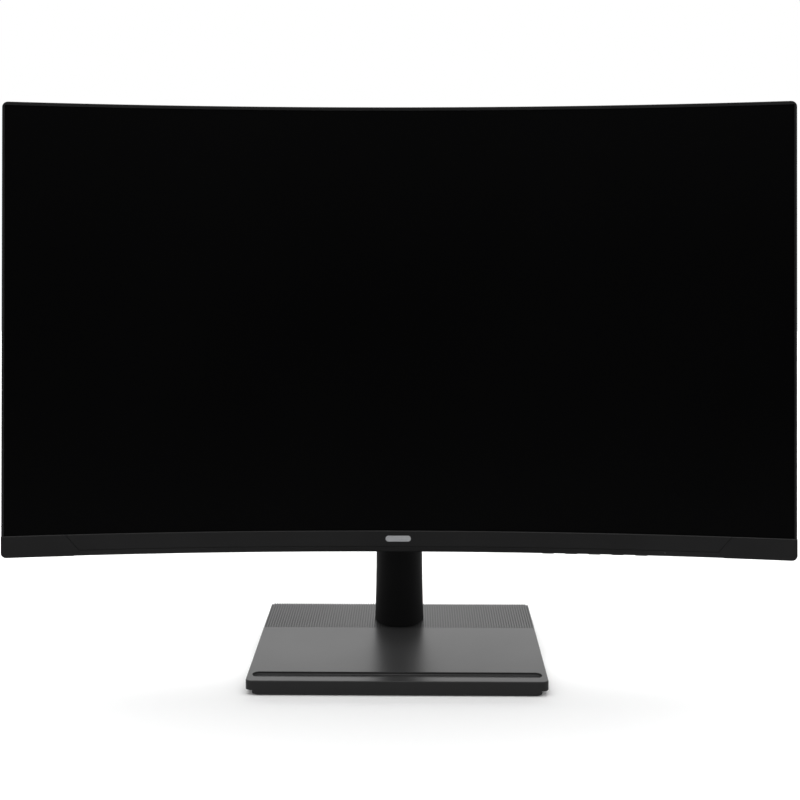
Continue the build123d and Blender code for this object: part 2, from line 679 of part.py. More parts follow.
# Backlight and key cables: flat runs, each lying in its own curved layer behind the tray
BACKLIGHT_CABLE = (6, 72)
BACKLIGHT_CABLE_PLACE = (120, -122)
BACKLIGHT_CABLE_LAYER = (9.5, 10.1)
with BuildPart() as backlight_cable:
    with BuildSketch(across(-THROUGH / 2)):
        with Locations(BACKLIGHT_CABLE_PLACE):
            Rectangle(*BACKLIGHT_CABLE)
    extrude(amount=-THROUGH)
    with BuildSketch(level(-HALF_H)):
        add(strip(*BACKLIGHT_CABLE_LAYER, HALF_W))
    extrude(amount=HEAD_HEIGHT, mode=Mode.INTERSECT)
backlight_cable.part.label = "backlight_cable"
export_step(backlight_cable.part, "parts/backlight_cable.step")

KEY_CABLE_WIDE = 8
KEY_CABLE_RISE = 53  # length of the run up from the key board
KEY_CABLE_ACROSS = 241  # length of the run towards the main board
KEY_CABLE_TURN = -120  # height of that run
KEY_CABLE_LAYER = (8.9, 9.2)
with BuildPart() as key_cable:
    with BuildSketch(across(-THROUGH / 2)):
        with Locations((KEY_BOARD_X, KEY_CABLE_TURN + (KEY_CABLE_WIDE - KEY_CABLE_RISE) / 2)):
            Rectangle(KEY_CABLE_WIDE, KEY_CABLE_RISE)
        with Locations((KEY_BOARD_X + (KEY_CABLE_WIDE - KEY_CABLE_ACROSS) / 2, KEY_CABLE_TURN)):
            Rectangle(KEY_CABLE_ACROSS, KEY_CABLE_WIDE)
    extrude(amount=-THROUGH)
    with BuildSketch(level(-HALF_H)):
        add(strip(*KEY_CABLE_LAYER, HALF_W))
    extrude(amount=HEAD_HEIGHT, mode=Mode.INTERSECT)
key_cable.part.label = "key_cable"
export_step(key_cable.part, "parts/key_cable.step")

# Board screws: one at each corner of the two boards
BOARD_SCREW_HEAD = (2.6, 1.8)  # radius and height
BOARD_SCREW_SHANK = (1.4, 5)  # radius and length
with BuildPart() as board_screws:
    with BuildSketch(across(BOARD_BACK)):
        board_corners(BOARD_SCREW_HEAD[0])
    extrude(amount=-BOARD_SCREW_HEAD[1])
    with BuildSketch(across(BOARD_BACK)):
        board_corners(BOARD_SCREW_SHANK[0])
    extrude(amount=BOARD_SCREW_SHANK[1])
board_screws.part.label = "board_screws"
export_step(board_screws.part, "parts/board_screws.step")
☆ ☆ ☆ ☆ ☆
Exercise task: Your task is to repeat each line of the material exactly.

Written solution:
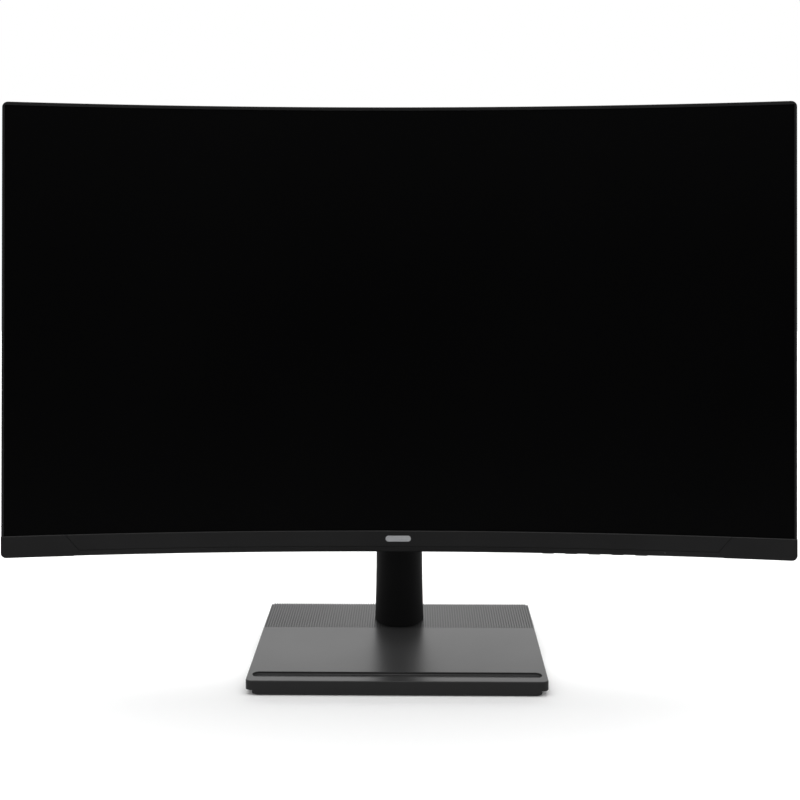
Continue the build123d and Blender code for this object: part 2, from line 679 of part.py. More parts follow.
# Backlight and key cables: flat runs, each lying in its own curved layer behind the tray
BACKLIGHT_CABLE = (6, 72)
BACKLIGHT_CABLE_PLACE = (120, -122)
BACKLIGHT_CABLE_LAYER = (9.5, 10.1)
with BuildPart() as backlight_cable:
    with BuildSketch(across(-THROUGH / 2)):
        with Locations(BACKLIGHT_CABLE_PLACE):
            Rectangle(*BACKLIGHT_CABLE)
    extrude(amount=-THROUGH)
    with BuildSketch(level(-HALF_H)):
        add(strip(*BACKLIGHT_CABLE_LAYER, HALF_W))
    extrude(amount=HEAD_HEIGHT, mode=Mode.INTERSECT)
backlight_cable.part.label = "backlight_cable"
export_step(backlight_cable.part, "parts/backlight_cable.step")

KEY_CABLE_WIDE = 8
KEY_CABLE_RISE = 53  # length of the run up from the key board
KEY_CABLE_ACROSS = 241  # length of the run towards the main board
KEY_CABLE_TURN = -120  # height of that run
KEY_CABLE_LAYER = (8.9, 9.2)
with BuildPart() as key_cable:
    with BuildSketch(across(-THROUGH / 2)):
        with Locations((KEY_BOARD_X, KEY_CABLE_TURN + (KEY_CABLE_WIDE - KEY_CABLE_RISE) / 2)):
            Rectangle(KEY_CABLE_WIDE, KEY_CABLE_RISE)
        with Locations((KEY_BOARD_X + (KEY_CABLE_WIDE - KEY_CABLE_ACROSS) / 2, KEY_CABLE_TURN)):
            Rectangle(KEY_CABLE_ACROSS, KEY_CABLE_WIDE)
    extrude(amount=-THROUGH)
    with BuildSketch(level(-HALF_H)):
        add(strip(*KEY_CABLE_LAYER, HALF_W))
    extrude(amount=HEAD_HEIGHT, mode=Mode.INTERSECT)
key_cable.part.label = "key_cable"
export_step(key_cable.part, "parts/key_cable.step")

# Board screws: one at each corner of the two boards
BOARD_SCREW_HEAD = (2.6, 1.8)  # radius and height
BOARD_SCREW_SHANK = (1.4, 5)  # radius and length
with BuildPart() as board_screws:
    with BuildSketch(across(BOARD_BACK)):
        board_corners(BOARD_SCREW_HEAD[0])
    extrude(amount=-BOARD_SCREW_HEAD[1])
    with BuildSketch(across(BOARD_BACK)):
        board_corners(BOARD_SCREW_SHANK[0])
    extrude(amount=BOARD_SCREW_SHANK[1])
board_screws.part.label = "board_screws"
export_step(board_screws.part, "parts/board_screws.step")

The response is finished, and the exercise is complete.